## THE PROBLEM
Output the data exactly, with every line intact.

## DATA BLOCK
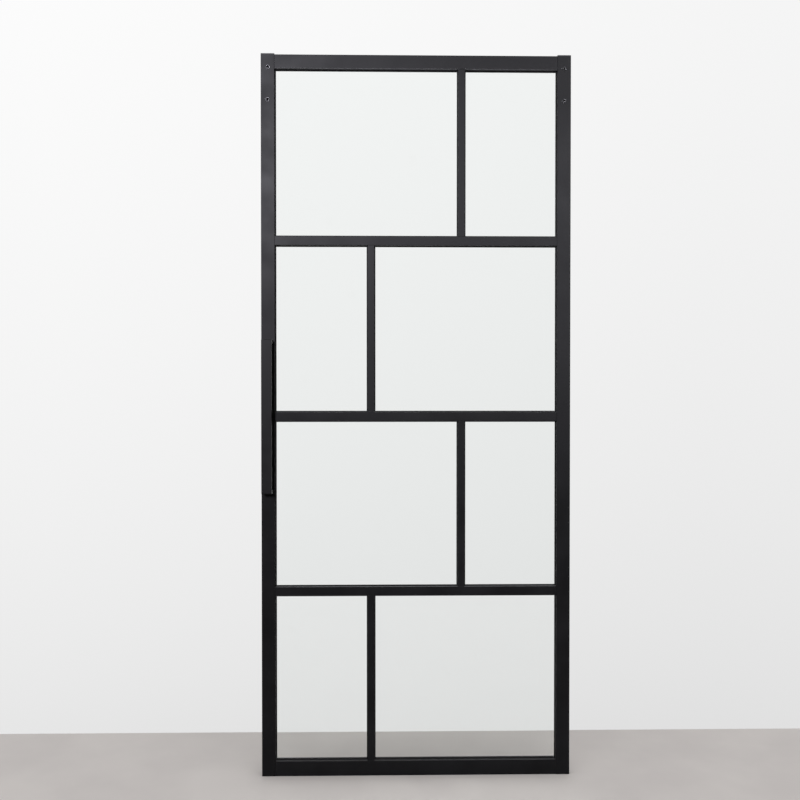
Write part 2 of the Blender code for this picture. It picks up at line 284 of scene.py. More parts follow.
class EdgeWear(Effect):
    """Where hands and packing have rubbed the finish off the arrises."""

    title = "edge_wear"
    inputs = (
        ("Position", "NodeSocketVector", 0.0),
        ("Radius", "NodeSocketFloat", 0.001),
        ("Breakup Size", "NodeSocketFloat", 0.02),
        ("Amount", "NodeSocketFloat", 0.5),
    )
    outputs = ("Mask",)
    samples = 4
    turned: Range = (0.985, 0.80)
    breakup: Range = (0.48, 0.68)
    breakup_detail = 5.0

    @classmethod
    def wire(cls, web: NodeWeb, given: Any) -> Sockets:
        """The turn of the surface within the radius, broken up by noise. See Effect.wire."""
        soft = web.add("ShaderNodeBevel", {"Radius": given["Radius"]}, samples=cls.samples)
        flat = web.add("ShaderNodeNewGeometry")
        normals = {0: soft.outputs["Normal"], 1: flat.outputs["Normal"]}
        facing = web.add("ShaderNodeVectorMath", normals, operation="DOT_PRODUCT").outputs["Value"]
        noise = web.noise(given["Position"], given["Breakup Size"], cls.breakup_detail)
        worn = web.maths("MULTIPLY", web.spread(facing, cls.turned), web.spread(noise, cls.breakup))
        return {"Mask": web.maths("MULTIPLY", worn, given["Amount"])}


class Dust(Effect):
    """A film of dust on what faces up, and a few specks everywhere."""

    title = "settled_dust"
    inputs = (
        ("Position", "NodeSocketVector", 0.0),
        ("Speck Size", "NodeSocketFloat", 0.004),
        ("Amount", "NodeSocketFloat", 0.3),
    )
    outputs = ("Mask",)
    upward: Range = (0.55, 1.0)
    film: Range = (0.0, 0.7)
    film_noise: Range = (0.3, 0.7)
    film_breakup: Range = (0.5, 1.0)
    speck_noise: Range = (0.66, 0.76)
    specks: Range = (0.0, 0.6)
    noise_detail = 4.0

    @classmethod
    def wire(cls, web: NodeWeb, given: Any) -> Sockets:
        """A film where the normal points up, with noise, and sparse specks. See Effect.wire."""
        normal = web.add("ShaderNodeNewGeometry").outputs["Normal"]
        up = web.add("ShaderNodeSeparateXYZ", {0: normal}).outputs["Z"]
        noise = web.noise(given["Position"], given["Speck Size"], cls.noise_detail)
        uneven = web.spread(noise, cls.film_noise, cls.film_breakup)
        film = web.maths("MULTIPLY", web.spread(up, cls.upward, cls.film), uneven)
        both = web.maths("MAXIMUM", film, web.spread(noise, cls.speck_noise, cls.specks))
        return {"Mask": web.maths("MULTIPLY", both, given["Amount"])}


@dataclass(frozen=True)
class Finish:
    """A finish, as one material that every piece with it shares."""

    title: str
    slot: Slot | None

    def material(self) -> bpy.types.Material:
        """The finish's material, made at its first use."""
        found = bpy.data.materials.get(self.title)
        if found:
            return found
        made = bpy.data.materials.new(self.title)
        made.use_nodes = True
        made.node_tree.nodes.clear()
        web = NodeWeb(made.node_tree)
        position = web.add("ShaderNodeTexCoord").outputs["Object"]
        surface = self.surface(web, position)
        web.add("ShaderNodeOutputMaterial", {"Surface": surface})
        return made

    def surface(self, web: NodeWeb, position: bpy.types.NodeSocket) -> bpy.types.NodeSocket:
        """Lays the finish's nodes.

        Args:
            web: The material's tree.
            position: Place on the piece, in metres.

        Returns:
            The shader's output.
        """
        raise NotImplementedError

    def dress(self, piece: bpy.types.Object) -> None:
        """Gives the finish to a piece, all over.

        Args:
            piece: The piece or CAD node.
        """
        piece.data.materials.clear()
        piece.data.materials.append(self.material())


@dataclass(frozen=True)
class OpaqueFinish(Finish):
    """A solid finish with grain, drift of tone, worn arrises and dust."""

    colour: Colour
    patch_colour: Colour
    worn_colour: Colour
    dust_colour: Colour = (0.30, 0.29, 0.27)
    smooth: float = 0.36
    rough: float = 0.46
    metallic: float = 0.0
    specular: float = 0.5
    sheen: float = 0.0
    sheen_rough: float = 0.30
    grain_size: float = 0.0009
    grain_height: float = 0.00003
    grain_strength: float = 0.35
    patch_size: float = 0.12
    wear_radius: float = 0.0010
    wear_breakup: float = 0.018
    wear_amount: float = 0.35
    dust_amount: float = 0.04
    dust_roughness: float = 0.4
    speck_size: float = 0.005
    tone_drift: Range = (0.35, 0.65)
    roughness_drift: Range = (0.30, 0.70)

    def surface(self, web: NodeWeb, position: bpy.types.NodeSocket) -> bpy.types.NodeSocket:
        """Lays the finish's nodes. See Finish.surface."""
        sizes = {"Position": position, "Grain Size": self.grain_size, "Patch Size": self.patch_size}
        grain = Grain.place(web, sizes)
        wear = EdgeWear.place(web, {
            "Position": position,
            "Radius": self.wear_radius,
            "Breakup Size": self.wear_breakup,
            "Amount": self.wear_amount,
        }).outputs["Mask"]
        dust = Dust.place(web, {
            "Position": position,
            "Speck Size": self.speck_size,
            "Amount": self.dust_amount,
        }).outputs["Mask"]
        drift = web.spread(grain.outputs["Patches"], self.tone_drift)
        colour = web.blend(drift, self.colour, self.patch_colour)
        colour = web.blend(wear, colour, self.worn_colour)
        colour = web.blend(dust, colour, self.dust_colour)
        roughness = web.spread(grain.outputs["Patches"], self.roughness_drift, (self.smooth, self.rough))
        roughness = web.maths("ADD", roughness, web.maths("MULTIPLY", dust, self.dust_roughness))
        bump = web.add("ShaderNodeBump", {
            "Strength": self.grain_strength,
            "Distance": self.grain_height,
            "Height": grain.outputs["Height"],
        })
        return web.add("ShaderNodeBsdfPrincipled", {
            "Base Color": colour,
            "Metallic": self.metallic,
            "Roughness": roughness,
            "Specular IOR Level": self.specular,
            "Sheen Weight": self.sheen,
            "Sheen Roughness": self.sheen_rough,
            "Normal": bump.outputs["Normal"],
        }).outputs["BSDF"]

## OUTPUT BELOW
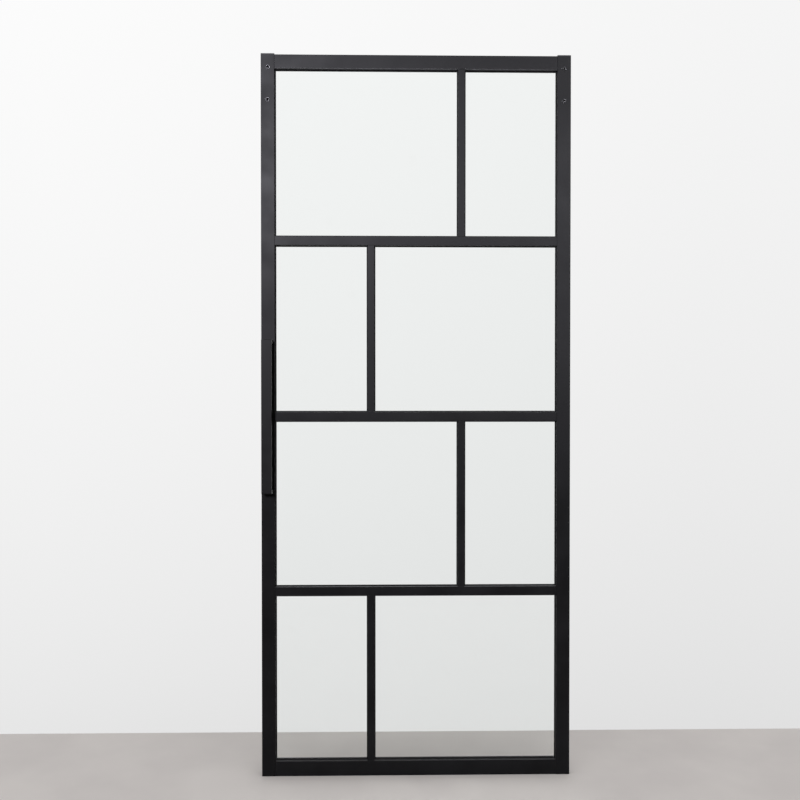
Write part 2 of the Blender code for this picture. It picks up at line 284 of scene.py. More parts follow.
class EdgeWear(Effect):
    """Where hands and packing have rubbed the finish off the arrises."""

    title = "edge_wear"
    inputs = (
        ("Position", "NodeSocketVector", 0.0),
        ("Radius", "NodeSocketFloat", 0.001),
        ("Breakup Size", "NodeSocketFloat", 0.02),
        ("Amount", "NodeSocketFloat", 0.5),
    )
    outputs = ("Mask",)
    samples = 4
    turned: Range = (0.985, 0.80)
    breakup: Range = (0.48, 0.68)
    breakup_detail = 5.0

    @classmethod
    def wire(cls, web: NodeWeb, given: Any) -> Sockets:
        """The turn of the surface within the radius, broken up by noise. See Effect.wire."""
        soft = web.add("ShaderNodeBevel", {"Radius": given["Radius"]}, samples=cls.samples)
        flat = web.add("ShaderNodeNewGeometry")
        normals = {0: soft.outputs["Normal"], 1: flat.outputs["Normal"]}
        facing = web.add("ShaderNodeVectorMath", normals, operation="DOT_PRODUCT").outputs["Value"]
        noise = web.noise(given["Position"], given["Breakup Size"], cls.breakup_detail)
        worn = web.maths("MULTIPLY", web.spread(facing, cls.turned), web.spread(noise, cls.breakup))
        return {"Mask": web.maths("MULTIPLY", worn, given["Amount"])}


class Dust(Effect):
    """A film of dust on what faces up, and a few specks everywhere."""

    title = "settled_dust"
    inputs = (
        ("Position", "NodeSocketVector", 0.0),
        ("Speck Size", "NodeSocketFloat", 0.004),
        ("Amount", "NodeSocketFloat", 0.3),
    )
    outputs = ("Mask",)
    upward: Range = (0.55, 1.0)
    film: Range = (0.0, 0.7)
    film_noise: Range = (0.3, 0.7)
    film_breakup: Range = (0.5, 1.0)
    speck_noise: Range = (0.66, 0.76)
    specks: Range = (0.0, 0.6)
    noise_detail = 4.0

    @classmethod
    def wire(cls, web: NodeWeb, given: Any) -> Sockets:
        """A film where the normal points up, with noise, and sparse specks. See Effect.wire."""
        normal = web.add("ShaderNodeNewGeometry").outputs["Normal"]
        up = web.add("ShaderNodeSeparateXYZ", {0: normal}).outputs["Z"]
        noise = web.noise(given["Position"], given["Speck Size"], cls.noise_detail)
        uneven = web.spread(noise, cls.film_noise, cls.film_breakup)
        film = web.maths("MULTIPLY", web.spread(up, cls.upward, cls.film), uneven)
        both = web.maths("MAXIMUM", film, web.spread(noise, cls.speck_noise, cls.specks))
        return {"Mask": web.maths("MULTIPLY", both, given["Amount"])}


@dataclass(frozen=True)
class Finish:
    """A finish, as one material that every piece with it shares."""

    title: str
    slot: Slot | None

    def material(self) -> bpy.types.Material:
        """The finish's material, made at its first use."""
        found = bpy.data.materials.get(self.title)
        if found:
            return found
        made = bpy.data.materials.new(self.title)
        made.use_nodes = True
        made.node_tree.nodes.clear()
        web = NodeWeb(made.node_tree)
        position = web.add("ShaderNodeTexCoord").outputs["Object"]
        surface = self.surface(web, position)
        web.add("ShaderNodeOutputMaterial", {"Surface": surface})
        return made

    def surface(self, web: NodeWeb, position: bpy.types.NodeSocket) -> bpy.types.NodeSocket:
        """Lays the finish's nodes.

        Args:
            web: The material's tree.
            position: Place on the piece, in metres.

        Returns:
            The shader's output.
        """
        raise NotImplementedError

    def dress(self, piece: bpy.types.Object) -> None:
        """Gives the finish to a piece, all over.

        Args:
            piece: The piece or CAD node.
        """
        piece.data.materials.clear()
        piece.data.materials.append(self.material())


@dataclass(frozen=True)
class OpaqueFinish(Finish):
    """A solid finish with grain, drift of tone, worn arrises and dust."""

    colour: Colour
    patch_colour: Colour
    worn_colour: Colour
    dust_colour: Colour = (0.30, 0.29, 0.27)
    smooth: float = 0.36
    rough: float = 0.46
    metallic: float = 0.0
    specular: float = 0.5
    sheen: float = 0.0
    sheen_rough: float = 0.30
    grain_size: float = 0.0009
    grain_height: float = 0.00003
    grain_strength: float = 0.35
    patch_size: float = 0.12
    wear_radius: float = 0.0010
    wear_breakup: float = 0.018
    wear_amount: float = 0.35
    dust_amount: float = 0.04
    dust_roughness: float = 0.4
    speck_size: float = 0.005
    tone_drift: Range = (0.35, 0.65)
    roughness_drift: Range = (0.30, 0.70)

    def surface(self, web: NodeWeb, position: bpy.types.NodeSocket) -> bpy.types.NodeSocket:
        """Lays the finish's nodes. See Finish.surface."""
        sizes = {"Position": position, "Grain Size": self.grain_size, "Patch Size": self.patch_size}
        grain = Grain.place(web, sizes)
        wear = EdgeWear.place(web, {
            "Position": position,
            "Radius": self.wear_radius,
            "Breakup Size": self.wear_breakup,
            "Amount": self.wear_amount,
        }).outputs["Mask"]
        dust = Dust.place(web, {
            "Position": position,
            "Speck Size": self.speck_size,
            "Amount": self.dust_amount,
        }).outputs["Mask"]
        drift = web.spread(grain.outputs["Patches"], self.tone_drift)
        colour = web.blend(drift, self.colour, self.patch_colour)
        colour = web.blend(wear, colour, self.worn_colour)
        colour = web.blend(dust, colour, self.dust_colour)
        roughness = web.spread(grain.outputs["Patches"], self.roughness_drift, (self.smooth, self.rough))
        roughness = web.maths("ADD", roughness, web.maths("MULTIPLY", dust, self.dust_roughness))
        bump = web.add("ShaderNodeBump", {
            "Strength": self.grain_strength,
            "Distance": self.grain_height,
            "Height": grain.outputs["Height"],
        })
        return web.add("ShaderNodeBsdfPrincipled", {
            "Base Color": colour,
            "Metallic": self.metallic,
            "Roughness": roughness,
            "Specular IOR Level": self.specular,
            "Sheen Weight": self.sheen,
            "Sheen Roughness": self.sheen_rough,
            "Normal": bump.outputs["Normal"],
        }).outputs["BSDF"]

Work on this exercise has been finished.